• [BRIEF] Write every line of the material out exactly as shown.

• [DATA BLOCK]

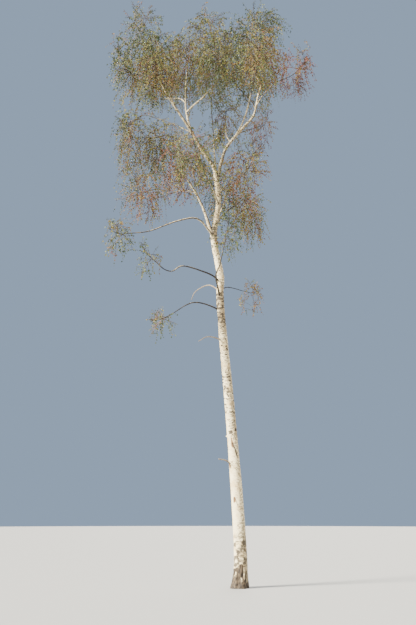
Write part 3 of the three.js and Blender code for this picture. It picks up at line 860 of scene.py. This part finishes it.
def bleached_wood():
    """Dead wood without bark: tan, with fine dark cracks along it."""
    made, tree, shader = new_material("bleached_wood", roughness=0.8)
    place = attribute(tree, "bark_place", "Vector")
    broad = stepped(tree, pattern(tree, place, (20, 20, 12)), 0.4, 0.65)
    cracks = stepped(tree, pattern(tree, place, (160, 160, 9)), 0.56, 0.68, 0.8)
    tree.links.new(layered(tree, TAN_WOOD, (broad, DARK_TAN_WOOD), (cracks, CRACK)), shader["Base Color"])
    tree.links.new(bumped(tree, summed(tree, 1.0, cracks, "SUBTRACT"), 0.6, 0.002), shader["Normal"])
    return made


def twig_bark():
    """Dark purple-brown bark of the twigs, with pale warts."""
    made, tree, shader = new_material("twig_bark", roughness=0.65)
    place = add_node(tree, "ShaderNodeTexCoord").outputs["Object"]
    broad = stepped(tree, pattern(tree, place, (0.9, 0.9, 0.9)), 0.54, 0.68)
    warts = stepped(tree, pattern(tree, place, (150, 150, 150), detail=1), 0.68, 0.74, 0.6)
    tree.links.new(layered(tree, TWIG_BROWN, (broad, TWIG_RED), (warts, WART)), shader["Base Color"])
    return made


# Geometry node trees


def node_group(name, inputs):
    """An empty tree with named inputs, each a name and a kind of socket, with its ends."""
    tree = bpy.data.node_groups.new(name, "GeometryNodeTree")
    tree.interface.new_socket("Geometry", in_out="INPUT", socket_type="NodeSocketGeometry")
    for key, kind in inputs.items():
        tree.interface.new_socket(key, in_out="INPUT", socket_type=kind)
    tree.interface.new_socket("Geometry", in_out="OUTPUT", socket_type="NodeSocketGeometry")
    return tree, tree.nodes.new("NodeGroupInput").outputs, tree.nodes.new("NodeGroupOutput").inputs


def closing(tree, geometry, material, end):
    real = add_node(tree, "GeometryNodeRealizeInstances", {"Geometry": geometry})
    painted = add_node(tree, "GeometryNodeSetMaterial", {"Geometry": real.outputs[0], "Material": material})
    tree.links.new(painted.outputs[0], end)


def kept_value(tree, name, kind):
    made = add_node(tree, "GeometryNodeInputNamedAttribute", {"Name": name}, data_type=kind)
    return made.outputs["Attribute"]


def twig_growth():
    """Round twigs along a mesh's edges, as thick as its thickness attribute says."""
    tree, start, end = node_group(
        "twigs_along_edges", {"Sides": "NodeSocketInt", "Material": "NodeSocketMaterial"},
    )
    curves = add_node(tree, "GeometryNodeMeshToCurve", {"Mesh": start["Geometry"]})
    circle = add_node(tree, "GeometryNodeCurvePrimitiveCircle", {"Resolution": start["Sides"], "Radius": 1.0})
    swept = add_node(
        tree, "GeometryNodeCurveToMesh",
        {
            "Curve": curves.outputs[0], "Profile Curve": circle.outputs[0],
            "Scale": kept_value(tree, "thickness", "FLOAT"), "Fill Caps": True,
        },
    )
    closing(tree, swept.outputs[0], start["Material"], end["Geometry"])
    return tree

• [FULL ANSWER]
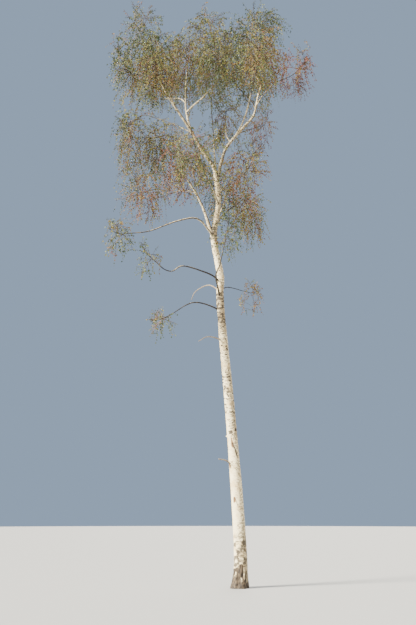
Write part 3 of the three.js and Blender code for this picture. It picks up at line 860 of scene.py. This part finishes it.
def bleached_wood():
    """Dead wood without bark: tan, with fine dark cracks along it."""
    made, tree, shader = new_material("bleached_wood", roughness=0.8)
    place = attribute(tree, "bark_place", "Vector")
    broad = stepped(tree, pattern(tree, place, (20, 20, 12)), 0.4, 0.65)
    cracks = stepped(tree, pattern(tree, place, (160, 160, 9)), 0.56, 0.68, 0.8)
    tree.links.new(layered(tree, TAN_WOOD, (broad, DARK_TAN_WOOD), (cracks, CRACK)), shader["Base Color"])
    tree.links.new(bumped(tree, summed(tree, 1.0, cracks, "SUBTRACT"), 0.6, 0.002), shader["Normal"])
    return made


def twig_bark():
    """Dark purple-brown bark of the twigs, with pale warts."""
    made, tree, shader = new_material("twig_bark", roughness=0.65)
    place = add_node(tree, "ShaderNodeTexCoord").outputs["Object"]
    broad = stepped(tree, pattern(tree, place, (0.9, 0.9, 0.9)), 0.54, 0.68)
    warts = stepped(tree, pattern(tree, place, (150, 150, 150), detail=1), 0.68, 0.74, 0.6)
    tree.links.new(layered(tree, TWIG_BROWN, (broad, TWIG_RED), (warts, WART)), shader["Base Color"])
    return made


# Geometry node trees


def node_group(name, inputs):
    """An empty tree with named inputs, each a name and a kind of socket, with its ends."""
    tree = bpy.data.node_groups.new(name, "GeometryNodeTree")
    tree.interface.new_socket("Geometry", in_out="INPUT", socket_type="NodeSocketGeometry")
    for key, kind in inputs.items():
        tree.interface.new_socket(key, in_out="INPUT", socket_type=kind)
    tree.interface.new_socket("Geometry", in_out="OUTPUT", socket_type="NodeSocketGeometry")
    return tree, tree.nodes.new("NodeGroupInput").outputs, tree.nodes.new("NodeGroupOutput").inputs


def closing(tree, geometry, material, end):
    real = add_node(tree, "GeometryNodeRealizeInstances", {"Geometry": geometry})
    painted = add_node(tree, "GeometryNodeSetMaterial", {"Geometry": real.outputs[0], "Material": material})
    tree.links.new(painted.outputs[0], end)


def kept_value(tree, name, kind):
    made = add_node(tree, "GeometryNodeInputNamedAttribute", {"Name": name}, data_type=kind)
    return made.outputs["Attribute"]


def twig_growth():
    """Round twigs along a mesh's edges, as thick as its thickness attribute says."""
    tree, start, end = node_group(
        "twigs_along_edges", {"Sides": "NodeSocketInt", "Material": "NodeSocketMaterial"},
    )
    curves = add_node(tree, "GeometryNodeMeshToCurve", {"Mesh": start["Geometry"]})
    circle = add_node(tree, "GeometryNodeCurvePrimitiveCircle", {"Resolution": start["Sides"], "Radius": 1.0})
    swept = add_node(
        tree, "GeometryNodeCurveToMesh",
        {
            "Curve": curves.outputs[0], "Profile Curve": circle.outputs[0],
            "Scale": kept_value(tree, "thickness", "FLOAT"), "Fill Caps": True,
        },
    )
    closing(tree, swept.outputs[0], start["Material"], end["Geometry"])
    return tree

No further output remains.